* **Extracted data**:
=-=-=-=-=
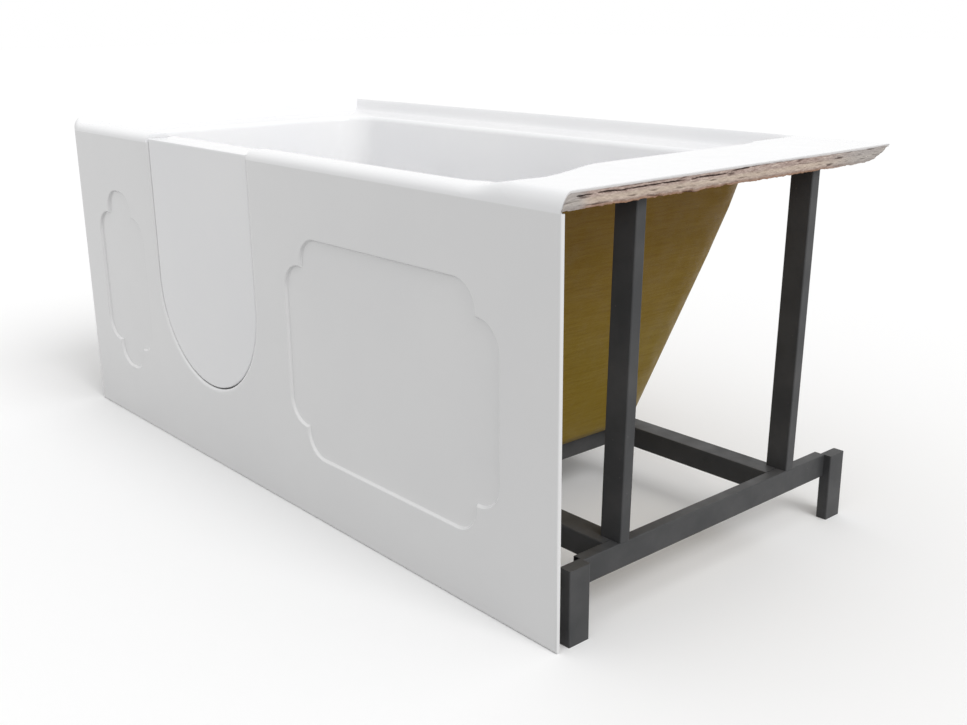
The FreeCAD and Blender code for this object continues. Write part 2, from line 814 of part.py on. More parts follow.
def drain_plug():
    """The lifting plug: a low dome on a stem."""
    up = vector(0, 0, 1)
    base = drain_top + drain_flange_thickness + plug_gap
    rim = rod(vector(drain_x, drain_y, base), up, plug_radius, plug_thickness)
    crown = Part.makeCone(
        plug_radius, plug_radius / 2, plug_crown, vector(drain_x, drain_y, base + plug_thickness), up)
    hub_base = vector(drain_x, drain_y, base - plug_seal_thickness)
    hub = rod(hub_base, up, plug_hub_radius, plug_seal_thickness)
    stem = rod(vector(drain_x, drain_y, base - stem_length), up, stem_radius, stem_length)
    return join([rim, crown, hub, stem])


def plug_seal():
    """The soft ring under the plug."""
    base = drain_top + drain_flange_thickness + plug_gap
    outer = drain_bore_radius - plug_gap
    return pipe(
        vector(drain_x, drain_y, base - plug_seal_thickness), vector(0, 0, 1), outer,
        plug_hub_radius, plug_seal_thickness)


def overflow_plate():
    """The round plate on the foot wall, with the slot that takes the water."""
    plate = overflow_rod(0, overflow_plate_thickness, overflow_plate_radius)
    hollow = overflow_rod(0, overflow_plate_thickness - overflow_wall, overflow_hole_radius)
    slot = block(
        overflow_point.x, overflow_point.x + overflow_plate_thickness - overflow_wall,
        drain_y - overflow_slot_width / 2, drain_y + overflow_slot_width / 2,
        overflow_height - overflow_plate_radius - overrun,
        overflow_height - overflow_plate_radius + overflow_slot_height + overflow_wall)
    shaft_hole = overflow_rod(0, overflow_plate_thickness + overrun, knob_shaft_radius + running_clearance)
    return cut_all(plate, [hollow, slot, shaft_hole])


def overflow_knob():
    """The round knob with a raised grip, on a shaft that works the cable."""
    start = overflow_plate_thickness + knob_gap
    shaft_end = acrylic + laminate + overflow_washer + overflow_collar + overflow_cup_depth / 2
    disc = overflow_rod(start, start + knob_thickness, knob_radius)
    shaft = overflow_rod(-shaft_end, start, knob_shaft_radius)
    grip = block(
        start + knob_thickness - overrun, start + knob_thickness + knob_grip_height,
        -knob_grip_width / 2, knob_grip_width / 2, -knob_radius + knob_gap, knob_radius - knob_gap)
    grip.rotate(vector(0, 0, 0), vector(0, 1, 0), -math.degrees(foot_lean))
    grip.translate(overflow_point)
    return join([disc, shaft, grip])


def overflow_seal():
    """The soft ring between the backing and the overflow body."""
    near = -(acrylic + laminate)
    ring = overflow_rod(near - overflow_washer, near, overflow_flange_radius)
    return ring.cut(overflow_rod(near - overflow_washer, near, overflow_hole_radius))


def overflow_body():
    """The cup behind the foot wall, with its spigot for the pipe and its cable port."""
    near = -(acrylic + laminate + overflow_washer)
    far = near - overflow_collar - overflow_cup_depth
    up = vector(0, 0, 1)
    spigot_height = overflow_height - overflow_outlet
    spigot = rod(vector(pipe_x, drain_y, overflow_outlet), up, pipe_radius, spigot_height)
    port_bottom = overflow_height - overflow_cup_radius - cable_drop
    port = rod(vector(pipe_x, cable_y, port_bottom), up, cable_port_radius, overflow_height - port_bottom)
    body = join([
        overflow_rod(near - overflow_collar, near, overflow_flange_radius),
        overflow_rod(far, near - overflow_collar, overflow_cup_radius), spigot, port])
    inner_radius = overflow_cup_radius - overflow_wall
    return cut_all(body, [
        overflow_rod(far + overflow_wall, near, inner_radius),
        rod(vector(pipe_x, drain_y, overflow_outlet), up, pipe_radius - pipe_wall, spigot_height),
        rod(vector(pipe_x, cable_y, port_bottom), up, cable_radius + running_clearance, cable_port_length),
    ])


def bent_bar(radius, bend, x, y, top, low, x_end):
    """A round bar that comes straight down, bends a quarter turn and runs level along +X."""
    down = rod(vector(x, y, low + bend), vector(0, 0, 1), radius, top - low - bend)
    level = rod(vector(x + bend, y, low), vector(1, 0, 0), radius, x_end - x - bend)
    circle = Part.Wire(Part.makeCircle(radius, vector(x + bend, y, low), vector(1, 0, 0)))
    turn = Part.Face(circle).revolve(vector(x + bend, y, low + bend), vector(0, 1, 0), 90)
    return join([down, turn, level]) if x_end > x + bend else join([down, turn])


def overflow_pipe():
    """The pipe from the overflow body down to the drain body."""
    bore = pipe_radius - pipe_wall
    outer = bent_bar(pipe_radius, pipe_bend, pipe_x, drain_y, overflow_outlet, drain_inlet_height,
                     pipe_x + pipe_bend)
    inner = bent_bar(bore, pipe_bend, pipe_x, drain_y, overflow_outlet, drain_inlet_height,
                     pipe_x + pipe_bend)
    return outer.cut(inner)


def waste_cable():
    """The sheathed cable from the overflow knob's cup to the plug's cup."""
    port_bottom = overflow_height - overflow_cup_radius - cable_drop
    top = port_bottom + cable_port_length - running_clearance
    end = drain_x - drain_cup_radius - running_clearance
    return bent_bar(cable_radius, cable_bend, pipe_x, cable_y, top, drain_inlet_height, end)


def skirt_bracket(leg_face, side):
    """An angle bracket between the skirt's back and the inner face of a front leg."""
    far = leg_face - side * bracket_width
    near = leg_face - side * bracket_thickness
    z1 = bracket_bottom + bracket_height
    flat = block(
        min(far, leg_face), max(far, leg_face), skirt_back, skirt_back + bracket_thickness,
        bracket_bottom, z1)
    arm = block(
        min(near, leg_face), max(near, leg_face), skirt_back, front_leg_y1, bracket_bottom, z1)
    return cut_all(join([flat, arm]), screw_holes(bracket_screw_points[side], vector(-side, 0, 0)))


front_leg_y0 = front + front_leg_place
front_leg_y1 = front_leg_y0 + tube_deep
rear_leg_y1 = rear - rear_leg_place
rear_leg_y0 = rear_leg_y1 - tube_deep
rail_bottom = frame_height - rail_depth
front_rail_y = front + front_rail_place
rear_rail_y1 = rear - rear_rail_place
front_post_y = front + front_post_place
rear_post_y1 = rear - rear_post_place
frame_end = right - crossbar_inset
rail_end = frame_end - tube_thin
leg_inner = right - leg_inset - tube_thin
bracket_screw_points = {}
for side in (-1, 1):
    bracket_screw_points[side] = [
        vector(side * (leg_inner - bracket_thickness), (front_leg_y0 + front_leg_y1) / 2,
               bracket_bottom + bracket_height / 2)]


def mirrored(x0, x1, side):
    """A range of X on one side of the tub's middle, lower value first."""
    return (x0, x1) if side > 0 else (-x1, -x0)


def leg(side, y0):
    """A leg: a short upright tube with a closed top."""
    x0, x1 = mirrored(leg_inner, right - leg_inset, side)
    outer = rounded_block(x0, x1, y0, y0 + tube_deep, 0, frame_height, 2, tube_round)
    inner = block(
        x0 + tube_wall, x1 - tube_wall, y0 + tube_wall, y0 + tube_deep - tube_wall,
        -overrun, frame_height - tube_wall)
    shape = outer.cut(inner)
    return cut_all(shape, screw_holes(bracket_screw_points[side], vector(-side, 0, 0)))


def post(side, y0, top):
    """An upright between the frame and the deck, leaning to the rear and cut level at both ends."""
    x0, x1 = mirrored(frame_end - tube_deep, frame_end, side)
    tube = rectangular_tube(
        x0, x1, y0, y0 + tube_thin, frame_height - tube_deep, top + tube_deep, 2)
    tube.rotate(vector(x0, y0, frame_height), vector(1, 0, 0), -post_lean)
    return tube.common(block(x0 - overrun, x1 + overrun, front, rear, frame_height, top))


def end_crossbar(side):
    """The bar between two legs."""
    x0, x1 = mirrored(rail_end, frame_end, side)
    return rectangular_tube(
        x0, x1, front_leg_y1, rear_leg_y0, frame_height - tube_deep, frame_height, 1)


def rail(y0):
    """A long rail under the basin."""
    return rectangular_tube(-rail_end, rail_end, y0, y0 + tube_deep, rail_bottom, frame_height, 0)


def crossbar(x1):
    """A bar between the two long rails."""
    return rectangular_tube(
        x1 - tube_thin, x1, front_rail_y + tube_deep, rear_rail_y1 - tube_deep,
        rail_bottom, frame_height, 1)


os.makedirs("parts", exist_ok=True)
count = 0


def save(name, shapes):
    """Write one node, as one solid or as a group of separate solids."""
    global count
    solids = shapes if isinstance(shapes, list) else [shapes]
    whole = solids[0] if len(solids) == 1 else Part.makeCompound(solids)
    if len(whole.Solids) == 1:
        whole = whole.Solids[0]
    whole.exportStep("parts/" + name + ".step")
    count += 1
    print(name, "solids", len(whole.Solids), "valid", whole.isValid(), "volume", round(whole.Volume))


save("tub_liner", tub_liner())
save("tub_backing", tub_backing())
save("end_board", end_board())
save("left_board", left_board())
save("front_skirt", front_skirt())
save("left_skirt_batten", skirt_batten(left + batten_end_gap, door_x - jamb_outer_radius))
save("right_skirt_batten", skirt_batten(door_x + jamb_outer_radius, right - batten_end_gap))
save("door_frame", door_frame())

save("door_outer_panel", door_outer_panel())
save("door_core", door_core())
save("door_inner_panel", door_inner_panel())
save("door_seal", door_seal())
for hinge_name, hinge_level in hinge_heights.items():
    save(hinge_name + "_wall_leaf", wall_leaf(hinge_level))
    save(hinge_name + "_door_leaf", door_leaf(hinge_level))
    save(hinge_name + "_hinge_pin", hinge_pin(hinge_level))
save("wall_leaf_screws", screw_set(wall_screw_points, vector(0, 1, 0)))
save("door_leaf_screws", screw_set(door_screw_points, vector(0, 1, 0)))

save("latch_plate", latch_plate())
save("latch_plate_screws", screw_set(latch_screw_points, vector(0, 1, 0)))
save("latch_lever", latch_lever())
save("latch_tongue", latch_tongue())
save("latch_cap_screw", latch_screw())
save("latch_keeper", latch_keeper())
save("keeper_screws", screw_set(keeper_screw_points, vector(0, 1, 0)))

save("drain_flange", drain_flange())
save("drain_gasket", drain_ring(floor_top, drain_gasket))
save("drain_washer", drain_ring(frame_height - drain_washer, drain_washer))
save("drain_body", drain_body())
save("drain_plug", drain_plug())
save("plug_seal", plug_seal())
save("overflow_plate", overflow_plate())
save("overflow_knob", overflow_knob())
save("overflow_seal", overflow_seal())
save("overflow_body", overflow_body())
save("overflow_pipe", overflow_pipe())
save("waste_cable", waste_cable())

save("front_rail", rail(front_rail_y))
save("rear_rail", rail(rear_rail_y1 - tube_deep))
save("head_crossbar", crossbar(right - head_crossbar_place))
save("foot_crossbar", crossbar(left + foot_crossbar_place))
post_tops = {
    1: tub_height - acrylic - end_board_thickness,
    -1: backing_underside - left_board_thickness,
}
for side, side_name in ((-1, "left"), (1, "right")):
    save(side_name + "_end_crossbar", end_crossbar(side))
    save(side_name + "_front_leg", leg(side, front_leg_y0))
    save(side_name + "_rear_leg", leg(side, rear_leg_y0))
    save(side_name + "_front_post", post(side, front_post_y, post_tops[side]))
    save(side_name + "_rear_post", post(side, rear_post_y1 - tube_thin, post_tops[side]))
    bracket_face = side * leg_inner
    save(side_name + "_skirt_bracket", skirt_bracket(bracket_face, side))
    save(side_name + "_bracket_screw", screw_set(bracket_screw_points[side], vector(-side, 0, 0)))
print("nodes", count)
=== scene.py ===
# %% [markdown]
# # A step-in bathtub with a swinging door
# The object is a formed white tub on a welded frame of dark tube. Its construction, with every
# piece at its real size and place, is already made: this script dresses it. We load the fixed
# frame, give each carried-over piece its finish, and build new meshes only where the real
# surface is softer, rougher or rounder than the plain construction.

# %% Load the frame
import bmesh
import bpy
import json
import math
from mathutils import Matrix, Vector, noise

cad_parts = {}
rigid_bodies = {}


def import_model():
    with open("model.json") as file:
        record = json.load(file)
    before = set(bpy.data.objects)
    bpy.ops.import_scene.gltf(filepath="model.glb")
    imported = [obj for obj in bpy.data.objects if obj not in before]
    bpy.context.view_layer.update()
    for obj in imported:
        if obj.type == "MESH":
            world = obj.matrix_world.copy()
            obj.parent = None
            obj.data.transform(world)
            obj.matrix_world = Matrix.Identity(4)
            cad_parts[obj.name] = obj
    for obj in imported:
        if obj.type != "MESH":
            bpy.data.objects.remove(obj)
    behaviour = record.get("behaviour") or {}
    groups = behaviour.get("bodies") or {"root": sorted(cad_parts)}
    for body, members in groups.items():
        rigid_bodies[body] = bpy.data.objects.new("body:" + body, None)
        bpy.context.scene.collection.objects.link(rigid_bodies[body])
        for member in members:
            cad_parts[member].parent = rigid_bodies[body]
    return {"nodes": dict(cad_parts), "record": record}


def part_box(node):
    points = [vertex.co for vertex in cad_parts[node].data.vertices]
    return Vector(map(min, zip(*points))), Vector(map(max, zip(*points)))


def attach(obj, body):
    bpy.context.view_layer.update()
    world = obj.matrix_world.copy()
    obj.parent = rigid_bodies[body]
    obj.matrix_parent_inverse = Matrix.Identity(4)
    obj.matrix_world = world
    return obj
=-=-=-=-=
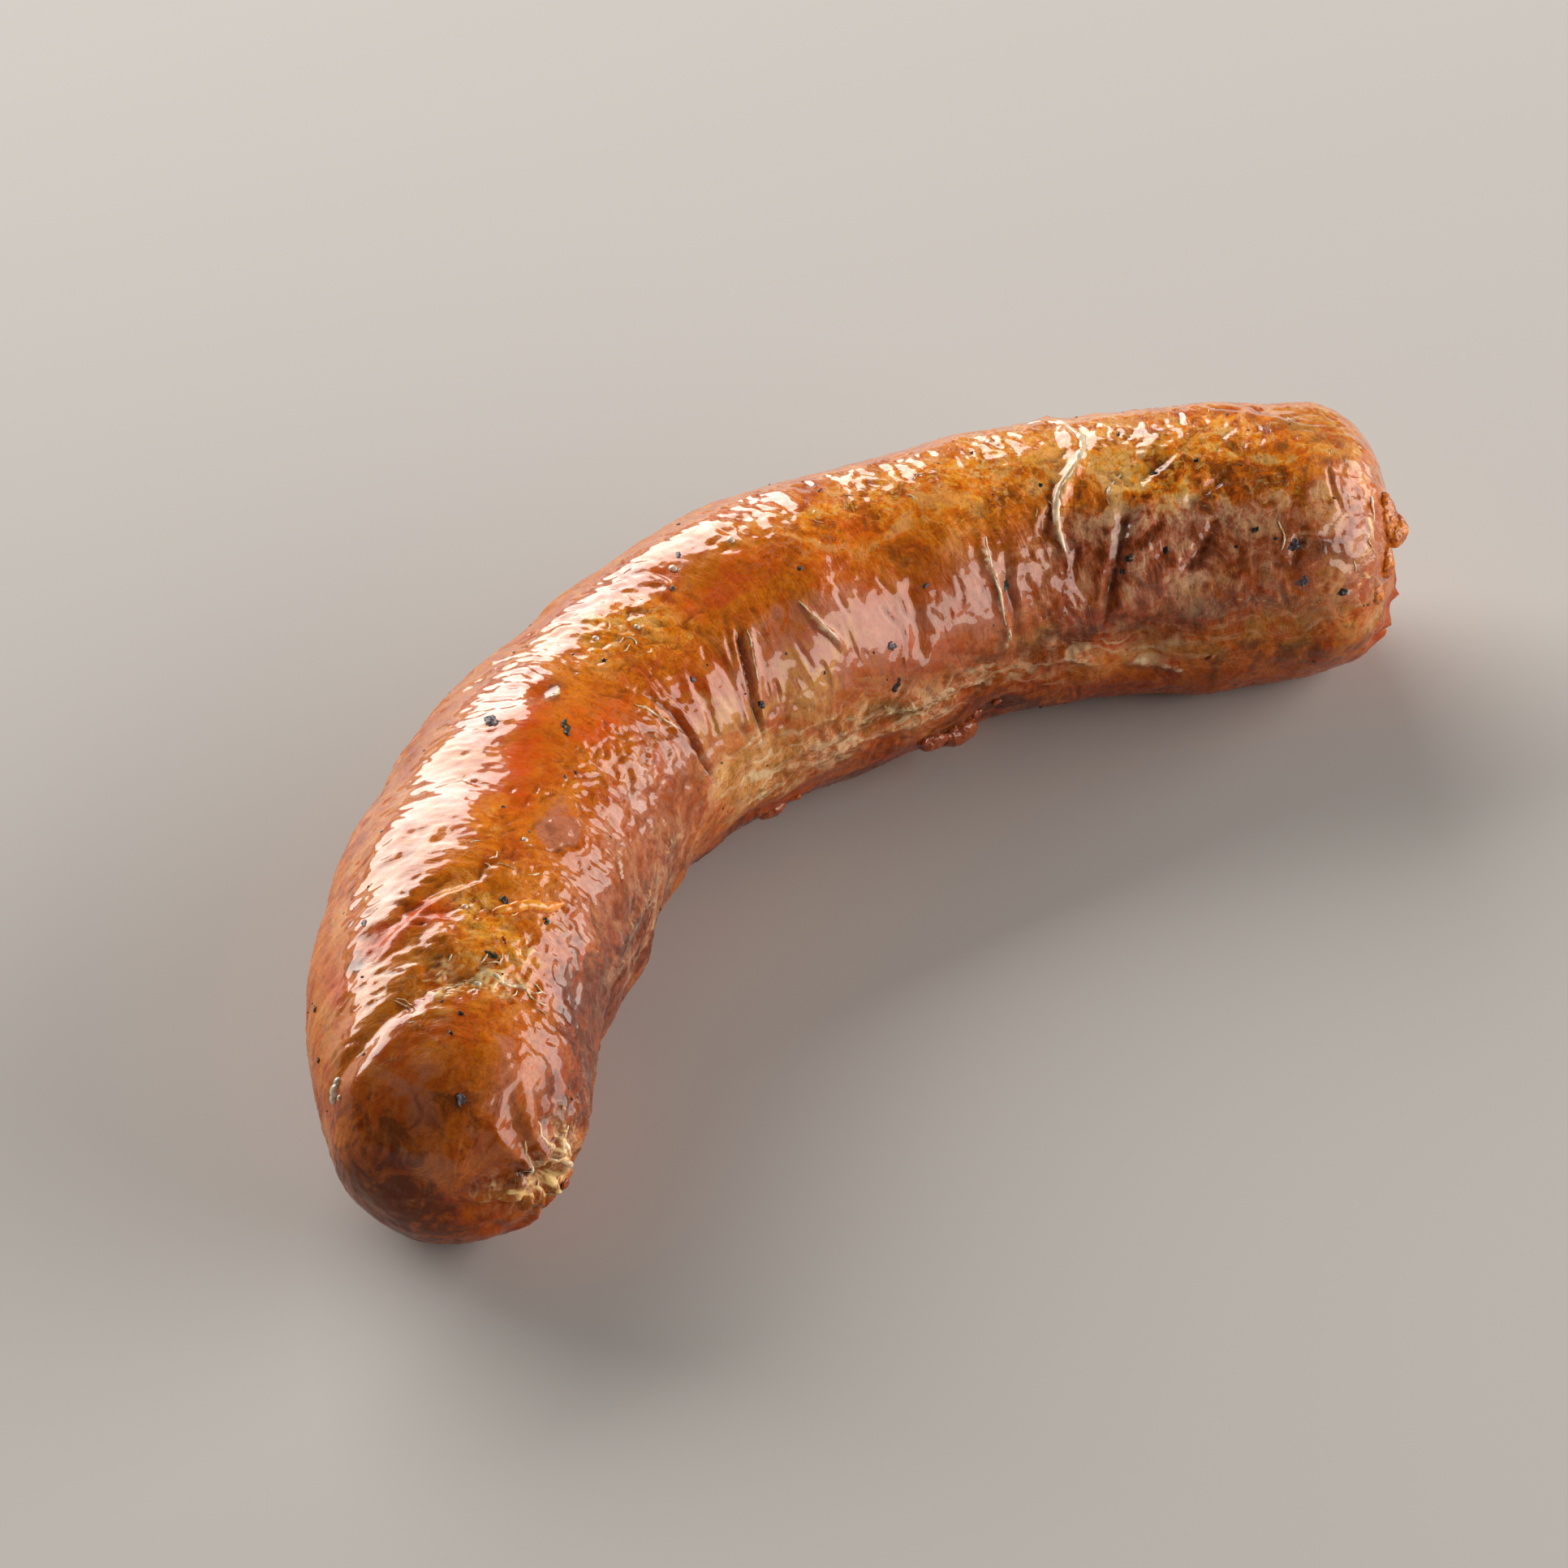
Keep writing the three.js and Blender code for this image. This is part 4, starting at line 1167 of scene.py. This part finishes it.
=-=-=-=-=
* **Task statement**: Reproduce exactly the lines from the line with "The FreeCAD and" to the line with "return cut_all(plate, [hollow, slot, shaft_hole])", both end lines included.

* **Written solution**:
The FreeCAD and Blender code for this object continues. Write part 2, from line 814 of part.py on. More parts follow.
def drain_plug():
    """The lifting plug: a low dome on a stem."""
    up = vector(0, 0, 1)
    base = drain_top + drain_flange_thickness + plug_gap
    rim = rod(vector(drain_x, drain_y, base), up, plug_radius, plug_thickness)
    crown = Part.makeCone(
        plug_radius, plug_radius / 2, plug_crown, vector(drain_x, drain_y, base + plug_thickness), up)
    hub_base = vector(drain_x, drain_y, base - plug_seal_thickness)
    hub = rod(hub_base, up, plug_hub_radius, plug_seal_thickness)
    stem = rod(vector(drain_x, drain_y, base - stem_length), up, stem_radius, stem_length)
    return join([rim, crown, hub, stem])


def plug_seal():
    """The soft ring under the plug."""
    base = drain_top + drain_flange_thickness + plug_gap
    outer = drain_bore_radius - plug_gap
    return pipe(
        vector(drain_x, drain_y, base - plug_seal_thickness), vector(0, 0, 1), outer,
        plug_hub_radius, plug_seal_thickness)


def overflow_plate():
    """The round plate on the foot wall, with the slot that takes the water."""
    plate = overflow_rod(0, overflow_plate_thickness, overflow_plate_radius)
    hollow = overflow_rod(0, overflow_plate_thickness - overflow_wall, overflow_hole_radius)
    slot = block(
        overflow_point.x, overflow_point.x + overflow_plate_thickness - overflow_wall,
        drain_y - overflow_slot_width / 2, drain_y + overflow_slot_width / 2,
        overflow_height - overflow_plate_radius - overrun,
        overflow_height - overflow_plate_radius + overflow_slot_height + overflow_wall)
    shaft_hole = overflow_rod(0, overflow_plate_thickness + overrun, knob_shaft_radius + running_clearance)
    return cut_all(plate, [hollow, slot, shaft_hole])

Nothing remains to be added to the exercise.